Cape Town International Convention Centre also lost parts of its roof to a storm predicted to be the worst in living memory. And Comair’s Food Directions catering operation in Airport Industria lost its roof.

City of Cape Town repair and disaster teams were run off their feet attending to fallen trees and power cuts throughout the city.

The council said its call centre was struggling to cope‚ and asked residents to SMS 31373 for water-related problems and 31220 for electricity faults.

“For any emergencies (such as flooding) or life-threatening situations‚ residents should please call 021-480-7700 from a cellphone or 107 from a landline.

The Western Cape provincial legislature abandoned the day’s business — including a public accounts committee meeting which was to be addressed by the auditor-general — at lunchtime.

Chief whip Mark Wiley said: “We have been constantly in contact with disaster management and the information that is now very current‚ and the weather pictures that have been sent to me‚ indicate that what we saw last night and this morning was just a foretaste of what’s coming.”

A very serious front was “coming our way between 1pm and 2pm and we want to get people home before then … there is going to be flooding. People’s safety is paramount‚ we can’t play with people’s lives‚” added Wiley.

Almost 800 families had been recorded as homeless by mid-morning as a result of wind and flood damage‚ said City of Cape Town disaster management spokesman Charlotte Powell.

They included 362 from the emergency area built for residents of Imizamo Yethu after the March fire that destroyed more than 5‚000 homes. Sibeko Ndevu‚ 30‚ said: “I was inside and I was lucky I wasn’t hurt. But we have lost everything again.”

Seventy-four families from Disa Park and 264 from Madiba Square‚ both in Hout Bay‚ were also welcomed to emergency shelters‚ and 97 families had to leave their homes in Macassar Village due to flooding.

Forecasters said the storm predicted to be the worst for 30 years would reach its height between 11am and 5pm.

With the 2.30pm high tide coinciding with spring tide and forecasts of swells up to 16 metres high‚ residents of coastal areas were warned to move to higher ground if possible. More than three hours before high tide‚ a sea of foam was washing over cars parked on Sea Point promenade.
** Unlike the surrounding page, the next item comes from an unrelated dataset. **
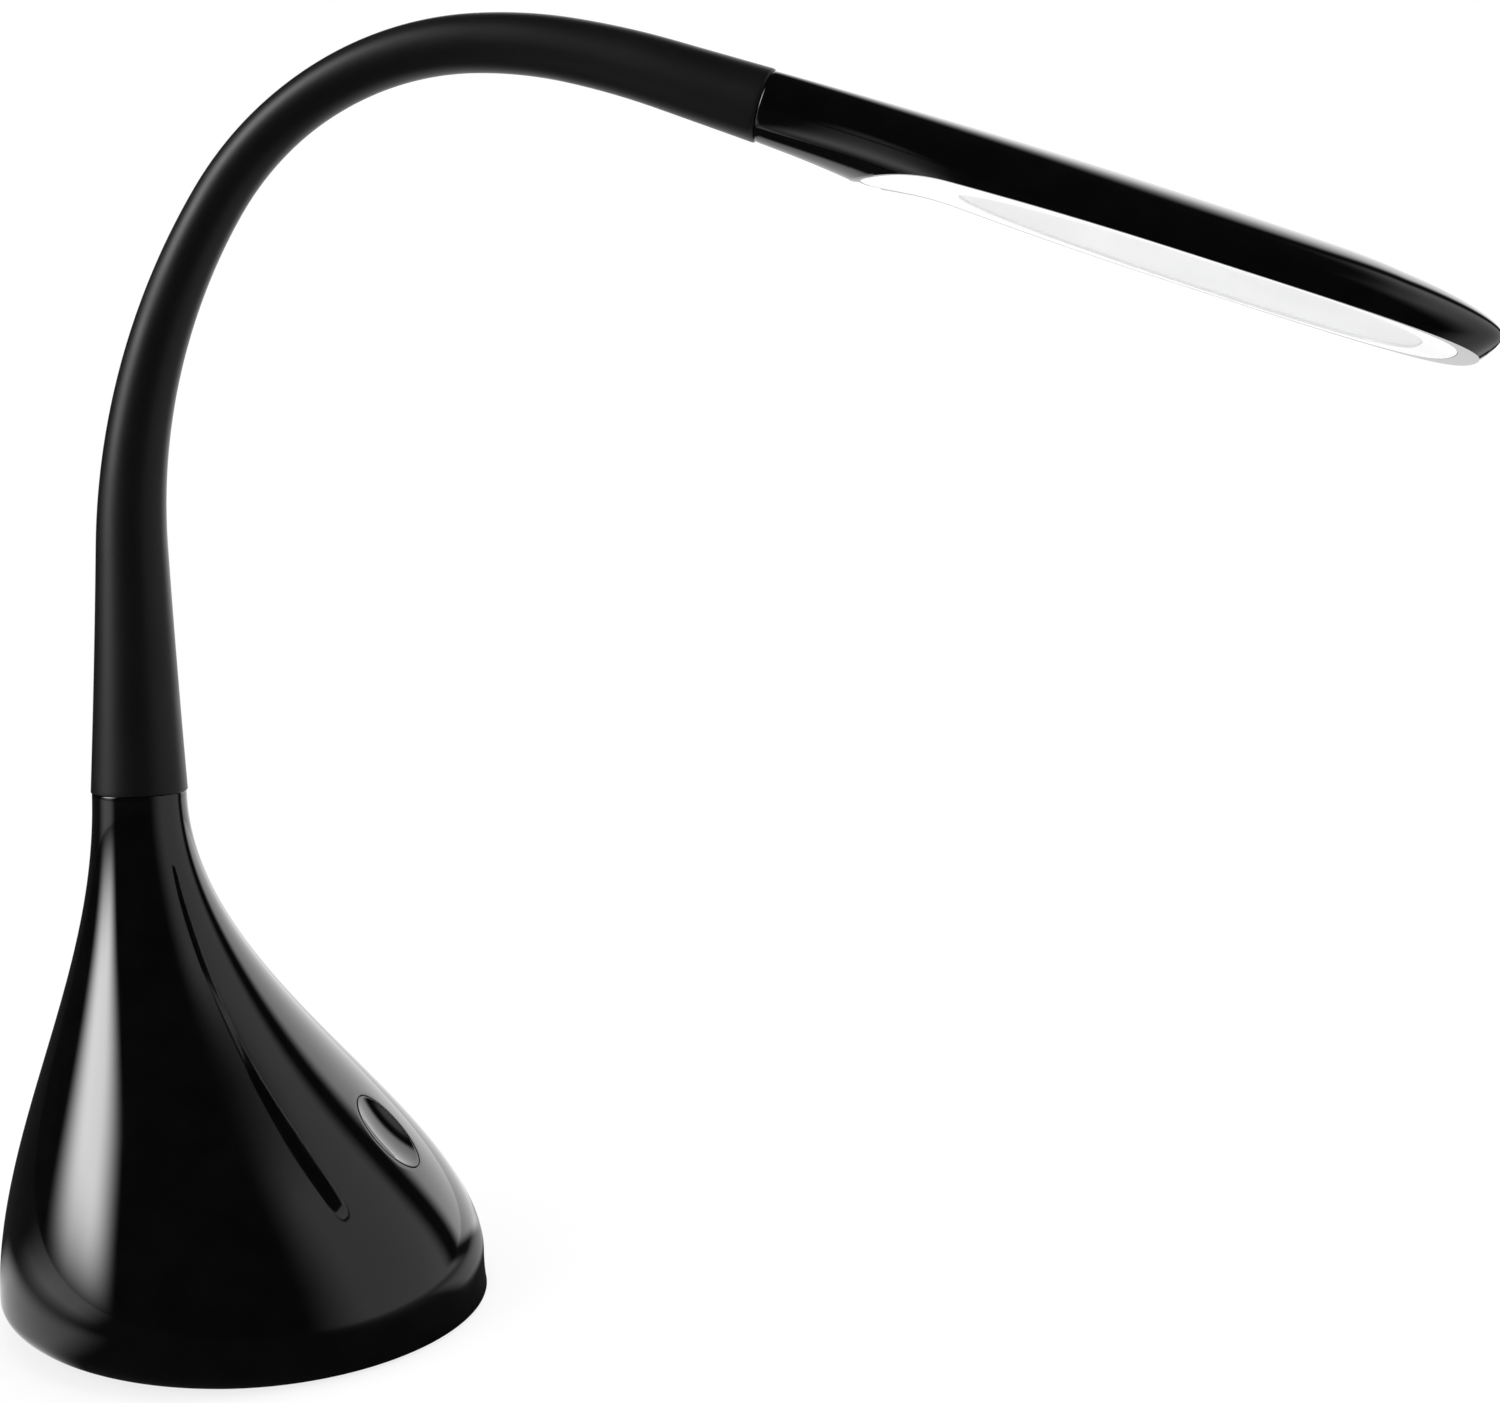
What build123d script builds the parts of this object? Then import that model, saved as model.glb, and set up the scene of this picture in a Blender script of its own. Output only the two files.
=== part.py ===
from build123d import *
import math
import os

# Gooseneck desk lamp: a bell-shaped base that leans back to a narrow top, a tapered flexible neck
# and a long flat LED head. Millimetres. +X runs forwards, towards the head, and +Z runs up. The
# origin is the middle of the non-slip ring that the lamp stands on.

# ---- Base shell: a bell whose round sections shrink and lean back towards the neck. Below the
# widest section they shrink too, and move forwards, so that the back is rounded up off the table ----
BASE_RADIUS = 65.0
BASE_HEIGHT = 142.0
BASE_TOP_RADIUS = 12.5
BASE_LEAN = 28.7
WIDEST_HEIGHT = 9.7
EDGE_SHRINK = 11.1
EDGE_SHIFT = 12.9
BELL_POWER = 0.873
LEAN_POWER = 0.806
BELL_SECTIONS = 10
EDGE_SECTIONS = 4
SHELL_WALL = 3.0
SHELL_BOTTOM = 0.8
SHELL_RIM_THICKNESS = 1.7

# ---- Bottom cover, non-slip ring and ballast ----
COVER_RADIUS = 55.5
COVER_THICKNESS = 2.5
COVER_CLEARANCE = 0.2
RING_INNER_RADIUS = 38.0
RING_OUTER_RADIUS = 46.5
RING_THICKNESS = 2.0
RING_CLEARANCE = 0.2
BALLAST_RADIUS = 46.4
BALLAST_THICKNESS = 13.6
COVER_SCREW_CIRCLE = 50.6
COVER_BOSS_RADIUS = 3.6
COVER_BOSS_HEIGHT = 16.0
COVER_BOSS_WEB = 2.4
COVER_BOSS_REACH = 30.0
BALLAST_SCREW_CIRCLE = 30.0
BALLAST_SCREW_COUNT = 3
BALLAST_THREAD_DEPTH = 9.0

# ---- Screws: head radius, head height, shank radius and length under the head ----
SCREW_FIT = 0.05
SCREW_HOLE_CLEARANCE = 0.3
COVER_SCREW = (2.8, 1.2, 1.4, 11.0)
BALLAST_SCREW = (3.6, 1.2, 1.9, 9.5)
BOARD_SCREW = (2.4, 1.5, 1.2, 8.0)

# ---- Control board and what it carries ----
BOARD_LENGTH = 56.0
BOARD_WIDTH = 34.0
BOARD_THICKNESS = 1.6
BOARD_CENTRE_X = -16.0
BOARD_UNDERSIDE = 24.0
BOARD_SCREW_INSET = 4.0
POST_RADIUS = 3.2
POST_CLEARANCE = 0.5
POST_TAP_DEPTH = 10.0
INDUCTOR_RADIUS = 5.5
INDUCTOR_HEIGHT = 8.0
INDUCTOR_PLACE = (12.0, 9.0)
CAPACITOR_RADIUS = 3.6
CAPACITOR_HEIGHT = 10.0
CAPACITOR_PLACES = ((-4.0, 9.0), (-14.0, 9.0))
CHIP_SIZE = (8.0, 6.0, 1.6)
CHIP_PLACE = (2.0, -8.0)

# ---- Power inlet in the back of the base: a 5.5 x 2.1 mm barrel socket ----
JACK_HEIGHT = 24.5
JACK_FLANGE_RADIUS = 5.6
JACK_FLANGE_THICKNESS = 1.2
JACK_THREAD_RADIUS = 4.0
JACK_THREAD_LENGTH = 14.0
JACK_BORE_RADIUS = 3.1
JACK_BORE_DEPTH = 9.5
JACK_PIN_RADIUS = 1.0
JACK_PIN_LENGTH = 8.0
JACK_SEAT_CLEARANCE = 0.3
JACK_HOLE_CLEARANCE = 0.15
JACK_PAD_RADIUS = 8.0
JACK_PAD_THICKNESS = 3.4
JACK_TERMINAL_SIZE = (5.0, 5.0, 3.0)

# ---- Push button: an oval dished cap set flush in the front slope ----
BUTTON_HEIGHT = 49.4
BUTTON_OPENING_LENGTH = 25.0
BUTTON_OPENING_WIDTH = 16.5
BUTTON_GAP = 0.3
BUTTON_TRAVEL = 0.6
BUTTON_DISH_DEPTH = 1.8
BUTTON_DISH_LONG_RADIUS = 45.0
BUTTON_DISH_CROSS_RADIUS = 24.0
GUIDE_WALL = 2.0
GUIDE_DEPTH = 8.7
BUTTON_FLANGE_RIM = 1.0
BUTTON_FLANGE_THICKNESS = 1.2
BUTTON_STEM_RADIUS = 2.2
BUTTON_STEM_LENGTH = 3.2

# ---- Switch board behind the button ----
SWITCH_BOARD_WIDTH = 10.0
SWITCH_BOARD_LENGTH = 42.0
SWITCH_LUG_RADIUS = 2.8
SWITCH_LUG_OFFSET = 17.5
TACT_SIZE = (6.0, 6.0, 3.5)
TACT_PLUNGER_RADIUS = 1.7
TACT_PLUNGER_FIT = 0.1
TACT_PLUNGER_RISE = 1.5
TACT_PLUNGER_GAP = 0.4
TACT_FLOOR = 1.2
SWITCH_LEAD_OFFSET = 8.0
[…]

Earlier‚ the railway line between Wellington and Bellville was closed by Transnet Freight Services‚ disrupting commuter trains. A bus shuttle operated between Worcester and Wellington. Delays and power disruptions were reported on several other lines around Cape Town.

Chapman’s Peak Drive between Noordhoek and Hout Bay was closed‚ there were rockfalls on Clarence Drive between Gordon’s Bay and Rooi Els‚ and power failed at the Huguenot Tunnel‚ leading to a ban on heavy vehicles.
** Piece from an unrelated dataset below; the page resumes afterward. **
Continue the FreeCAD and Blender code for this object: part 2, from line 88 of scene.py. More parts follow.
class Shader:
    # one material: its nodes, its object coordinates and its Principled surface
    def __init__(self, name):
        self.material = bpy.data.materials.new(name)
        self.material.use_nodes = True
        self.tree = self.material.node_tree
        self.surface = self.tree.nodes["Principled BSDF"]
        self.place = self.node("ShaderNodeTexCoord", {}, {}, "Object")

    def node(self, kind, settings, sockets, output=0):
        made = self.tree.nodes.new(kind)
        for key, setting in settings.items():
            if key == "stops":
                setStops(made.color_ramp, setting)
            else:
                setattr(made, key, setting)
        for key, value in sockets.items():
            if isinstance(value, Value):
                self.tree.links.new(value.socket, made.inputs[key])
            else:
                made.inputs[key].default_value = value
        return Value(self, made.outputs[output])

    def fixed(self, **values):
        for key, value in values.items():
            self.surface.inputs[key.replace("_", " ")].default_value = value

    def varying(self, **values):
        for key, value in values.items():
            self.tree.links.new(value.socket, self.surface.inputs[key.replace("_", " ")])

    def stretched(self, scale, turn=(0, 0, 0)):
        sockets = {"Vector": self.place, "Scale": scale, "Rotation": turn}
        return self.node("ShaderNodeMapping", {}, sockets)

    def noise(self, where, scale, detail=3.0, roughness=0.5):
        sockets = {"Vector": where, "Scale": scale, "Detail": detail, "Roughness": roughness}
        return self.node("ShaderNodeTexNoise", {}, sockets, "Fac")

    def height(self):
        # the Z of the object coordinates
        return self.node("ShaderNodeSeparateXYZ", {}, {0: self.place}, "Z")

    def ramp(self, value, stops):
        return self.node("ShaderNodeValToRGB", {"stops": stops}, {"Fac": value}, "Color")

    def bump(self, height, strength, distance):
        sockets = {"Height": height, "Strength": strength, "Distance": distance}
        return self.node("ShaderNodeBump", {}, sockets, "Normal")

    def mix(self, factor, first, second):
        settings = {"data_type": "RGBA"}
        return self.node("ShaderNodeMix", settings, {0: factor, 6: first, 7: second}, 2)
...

A large fire caused by strong berg winds closed the N2 between Knysna and Plettenberg Bay.

As well as a major power cut in Claremont‚ outages were reported in Strand‚ Steenberg‚ Newlands‚ Southfields‚ Bridgetown and Pinelands.

Overnight‚ roofs were blown off in Strand‚ Kalkfontein‚ Delft‚ Mfuleni and Mandalay. Two people were injured when a roof blew off in Lavender Hill.

More than a million children stayed at home after Tuesday’s decision to shut schools‚ and the province’s four universities — Cape Town‚ Western Cape‚ Stellenbosch and Cape Peninsula University of Technology were also closed.

In a final warning on Tuesday night before the storm hit‚ Cape Town mayor Patricia de Lille said: “I urge Capetonians to remain calm and do all they can to keep safe.”

Langgewens in the Swartland region of the Western Cape gets 395mm of rain a year‚ but it got 8% of that in one night on Tuesday.

The 33mm of rain that fell on the Western Cape government’s research farm between Malmesbury and Moorreesburg made it the location in the Western Cape with the highest rainfall at 8am on Wednesday‚ the South African Weather Service said.

Jonkershoek‚ in Stellenbosch‚ was hard on its heels with 32mm‚ followed by Strand with 31mm. The Karoo town of Laingsburg had the least rainfall‚ with just 2mm.